What's her secret? This was the question posed in a recent advertising campaign by the Lincolnshire-based e-publisher of erotic fiction Totally Bound. The answer – the mysterious ingredient giving the woman a spring in her step and a flush on her cheek – was to be found on her Kindle. And they might have a point.

According to a recent survey commissioned by the Observer into the sexual habits and attitudes of the nation, 53 per cent of women read erotica from time to time, much preferring it to film and internet pornography. Why might this be? As a reader and writer of erotica, I have a few theories.

One of them, perhaps surprisingly, is not the old chestnut of 'men being more visual than women'. The overwhelming majority of porn is conceived and packaged for the male gaze, so it's hardly surprising that women aren't such avid consumers. Early written pornography was similarly biased. My Secret Life, the Victorian sexual memoir, for instance, was most certainly not written to be read by women.

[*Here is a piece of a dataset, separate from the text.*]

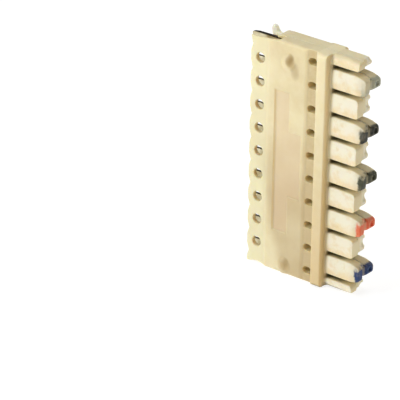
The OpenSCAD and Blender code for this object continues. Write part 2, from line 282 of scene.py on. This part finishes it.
    # ink on the tips of the tall teeth, one colour for each pair
    near = g.remap(ping_z(g, z), 0.46, 0.5, kind="LINEAR")
    ramp = g.node("ShaderNodeValToRGB")
    ramp.color_ramp.interpolation = "CONSTANT"
    g.link(g.math("DIVIDE", z, ROW), ramp.inputs[0])
    inks = [(0.0, srgb(14, 50, 104)), (0.2, srgb(228, 108, 66)), (0.4, srgb(62, 64, 42)),
            (0.6, srgb(32, 34, 20)), (0.8, srgb(158, 162, 146))]
    els = ramp.color_ramp.elements
    els[0].position, els[0].color = inks[0]
    els[1].position, els[1].color = inks[1]
    for p, c in inks[2:]:
        e = els.new(p)
        e.color = c
    wav = g.noise(tc, 1400.0, 3.0, 0.6)
    front = g.remap(g.math("ABSOLUTE", ns.outputs[1]), 0.5, 0.95, 0.0, 0.35 * MM)
    edge = g.math("ADD", g.math("MULTIPLY_ADD", g.math("SUBTRACT", wav, 0.5), 0.9 * MM, x), g.math("MULTIPLY", front, -1.0))
    edge = g.math("SUBTRACT", edge, g.remap(ns.outputs[2], 0.5, 0.9, 0.0, 0.5 * MM))
    ink = g.remap(edge, X0 + 19.6 * MM, X0 + 20.0 * MM)
    ink = g.math("MULTIPLY", ink, near)
    worn = g.remap(g.noise(tc, 1500.0, 2.0, 0.5), 0.3, 0.6, 0.88, 1.0)
    ink = g.math("MULTIPLY", ink, worn)
    # the groove between the two lobes took less ink, and on the first tall
    # tooth the front lobe was hardly touched
    groove = g.math("COMPARE", y, SPLIT + 0.1 * MM, 0.38 * MM)
    ink = g.math("MULTIPLY", ink, g.math("MULTIPLY_ADD", groove, -0.3, 1.0))
    # the pad missed the upper edge of each front lobe
    up = g.math("SUBTRACT", g.math("MODULO", z, 2 * PITCH), PITCH)
    missed = g.math("MULTIPLY", g.remap(g.math("MULTIPLY_ADD", g.math("SUBTRACT", wav, 0.5), 1.6 * MM, up), 0.55 * MM, 1.25 * MM), g.remap(y, SPLIT - 0.7 * MM, SPLIT - 0.2 * MM, 0.85, 0.0))
    ink = g.math("MULTIPLY", ink, g.math("SUBTRACT", 1.0, missed))
    first = g.math("MULTIPLY", g.remap(z, 32.0 * MM, 32.1 * MM), g.remap(y, SPLIT - 0.5 * MM, SPLIT + 0.9 * MM, 0.75, 0.1))
    first = g.math("MULTIPLY", first, g.remap(z, 33.2 * MM, 34.6 * MM, 0.3, 1.0))
    ink = g.math("MULTIPLY", ink, g.math("SUBTRACT", 1.0, first))
    # the plastic is painted a little duller further down the sides of the tall teeth
    halo = g.math("MULTIPLY", g.remap(edge, X0 + 18.4 * MM, X0 + 20.0 * MM), g.math("MULTIPLY", near, 0.24))
    col = g.mix(halo, col, srgb(166, 152, 110))
    col = g.mix(ink, col, ramp.outputs[0])
    g.link(col, g.bsdf.inputs["Base Color"])

    rough = g.math("MULTIPLY_ADD", mott, 0.18, 0.36)
    rough = g.math("ADD", rough, g.math("MULTIPLY", ink, 0.12))
    g.link(rough, g.bsdf.inputs["Roughness"])
    g.bsdf.inputs["IOR"].default_value = 1.53
    g.bsdf.inputs["Specular IOR Level"].default_value = 0.42
    g.bsdf.inputs["Subsurface Weight"].default_value = 0.45
    g.bsdf.inputs["Subsurface Radius"].default_value = (0.8, 0.65, 0.35)
    g.bsdf.inputs["Subsurface Scale"].default_value = 0.9 * MM
    b = g.node("ShaderNodeBump")
    b.inputs["Strength"].default_value = 0.28
    b.inputs["Distance"].default_value = 0.03 * MM
    g.link(g.math("ADD", fine, g.math("MULTIPLY", mott, 1.5)), b.inputs["Height"])
    g.link(b.outputs[0], g.bsdf.inputs["Normal"])
    return g.mat


def tinned():
    g = Graph("tinned_spring_bronze")
    tc = g.node("ShaderNodeTexCoord").outputs["Object"]
    mp = g.node("ShaderNodeMapping")
    mp.inputs["Scale"].default_value = (0.06, 1.0, 1.0)
    g.link(tc, mp.inputs["Vector"])
    grain = g.noise(mp.outputs[0], 26000.0, 3.0, 0.6)
    stain = g.noise(tc, 700.0, 4.0, 0.6)
    col = g.mix(g.remap(stain, 0.35, 0.7), srgb(216, 208, 178), srgb(178, 164, 124))
    # the sheared edges show the dull bare bronze, painted darker still as a painted reflection of the dark surroundings
    geo = g.node("ShaderNodeNewGeometry")
    ns = g.node("ShaderNodeSeparateXYZ")
    g.link(geo.outputs["Normal"], ns.inputs[0])
    flat = g.remap(g.math("ABSOLUTE", ns.outputs[1]), 0.45, 0.8)
    col = g.mix(flat, srgb(104, 94, 66), col)
    # the bare flank of the top end clip is coloured near black
    g_sep = g.node("ShaderNodeSeparateXYZ")
    g.link(tc, g_sep.inputs[0])
    bare = g.remap(g_sep.outputs[2], 37.08 * MM, 37.24 * MM)
    col = g.mix(bare, col, srgb(48, 44, 34))
    g.link(col, g.bsdf.inputs["Base Color"])
    g.bsdf.inputs["Metallic"].default_value = 1.0
    g.link(g.math("MULTIPLY_ADD", grain, 0.25, 0.26), g.bsdf.inputs["Roughness"])
    b = g.node("ShaderNodeBump")
    b.inputs["Strength"].default_value = 0.2
    b.inputs["Distance"].default_value = 0.01 * MM
    g.link(grain, b.inputs["Height"])
    g.link(b.outputs[0], g.bsdf.inputs["Normal"])
    return g.mat


plastic = ivory()
metal = tinned()

for node, name in (("front_shell", "front_shell_moulding"), ("back_shell", "back_shell_moulding")):
    ob = moulded(node, name, 0.11 * MM, 190000)
    ob.data.materials.append(plastic)
    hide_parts(node)
    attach(ob, "root")

for k in range(1, 11):
    node = f"contact_clip_{k:02d}"
    ob = stamped(node, f"clip_stamping_{k:02d}")
    ob.data.materials.append(metal)
    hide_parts(node)
    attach(ob, "root")


# ---------------------------------------------------------------- stage

def floor_material():
    g = Graph("pale_floor")
    tc = g.node("ShaderNodeTexCoord").outputs["Object"]
    n = g.noise(tc, 60.0, 2.0, 0.5)
    g.link(g.mix(g.remap(n, 0.3, 0.7, 0.0, 0.3), (0.36, 0.36, 0.36, 1), (0.33, 0.33, 0.33, 1)), g.bsdf.inputs["Base Color"])
    g.bsdf.inputs["Roughness"].default_value = 0.9
    g.bsdf.inputs["Specular IOR Level"].default_value = 0.0
    g.bsdf.inputs["Emission Color"].default_value = (1.0, 1.0, 1.0, 1.0)
    g.bsdf.inputs["Emission Strength"].default_value = 0.79
    return g.mat


me = bpy.data.meshes.new("floor")
s = 3.0
me.from_pydata([(-s, -s, 0), (s, -s, 0), (s, s, 0), (-s, s, 0)], [], [(0, 1, 2, 3)])
floor = bpy.data.objects.new("floor", me)
scene.collection.objects.link(floor)
me.materials.append(floor_material())

world = bpy.data.worlds.new("studio")
scene.world = world
world.use_nodes = True
world.node_tree.nodes["Background"].inputs[0].default_value = (1.0, 0.985, 0.955, 1.0)
world.node_tree.nodes["Background"].inputs[1].default_value = 0.15


def area(name, pos, target, size, watts, color=(1, 1, 1)):
    li = bpy.data.lights.new(name, "AREA")
    li.shape = "DISK"
    li.size = size
    li.energy = watts
    li.color = color
    ob = bpy.data.objects.new(name, li)
    scene.collection.objects.link(ob)
    ob.location = pos
    d = Vector(target) - Vector(pos)
    ob.rotation_euler = d.to_track_quat("-Z", "Y").to_euler()
    return ob


mid = (0.0, 0.0, 0.022)
area("key", (-0.09, -0.16, 0.125), mid, 0.09, 0.225, (1.0, 0.985, 0.94))
area("top", (-0.12, 0.05, 0.50), mid, 0.4, 1.02, (0.98, 0.99, 1.0))
area("side", (0.30, -0.12, 0.16), mid, 0.25, 0.11, (1.0, 0.99, 0.96))

area("rear", (0.02, 0.37, 0.11), mid, 0.3, 0.5, (1.0, 0.985, 0.95))

# ---------------------------------------------------------------- camera

right = Vector((0.7824, 0.6226, 0.0127)).normalized()
up = Vector((-0.2817, 0.3357, 0.8989))
fwd = Vector((-0.5554, 0.7069, -0.4381)).normalized()
up = (up - up.dot(fwd) * fwd).normalized()
right = fwd.cross(up).normalized()
pos = Vector((249.5653, -344.0223, 219.1058)) * MM
cam_data = bpy.data.cameras.new("camera")
cam_data.sensor_width = 36.0
cam_data.lens = 3135.93 / 400 * 36
cam_data.clip_start = 0.01
cam_data.clip_end = 50
cam = bpy.data.objects.new("camera", cam_data)
scene.collection.objects.link(cam)
cam.matrix_world = Matrix(((right.x, up.x, -fwd.x, pos.x), (right.y, up.y, -fwd.y, pos.y),
                           (right.z, up.z, -fwd.z, pos.z), (0, 0, 0, 1)))
scene.camera = cam
scene.view_settings.view_transform = "Standard"
scene.view_settings.look = "None"
scene.view_settings.exposure = 0.0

But throughout the latter half of the twentieth century, a female market for erotica was emerging. Classics like The Story of O shifted the focus away from the gleeful, wilful filth of the Victorians and into the realm of lived, felt experience. Women were at the centre of the story, and popular fiction became racier, with books like Shirley Conran's Lace being passed around under the 1980s school desks. What these books offered, that old-school porn didn't, was a sense of intimacy, of being in the characters' heads as well as their beds.

Black Lace were first publishers in the UK to see that there could be some mileage in wedding erotica with strong, female-centred storylines. The marketing placed racy novels alongside handbags and lipsticks, as an essential style accessory. Through the 1990s and beyond, they were top of the top shelf pops. But in 2009 they closed their doors, suggesting that perhaps the carnival of kink was over.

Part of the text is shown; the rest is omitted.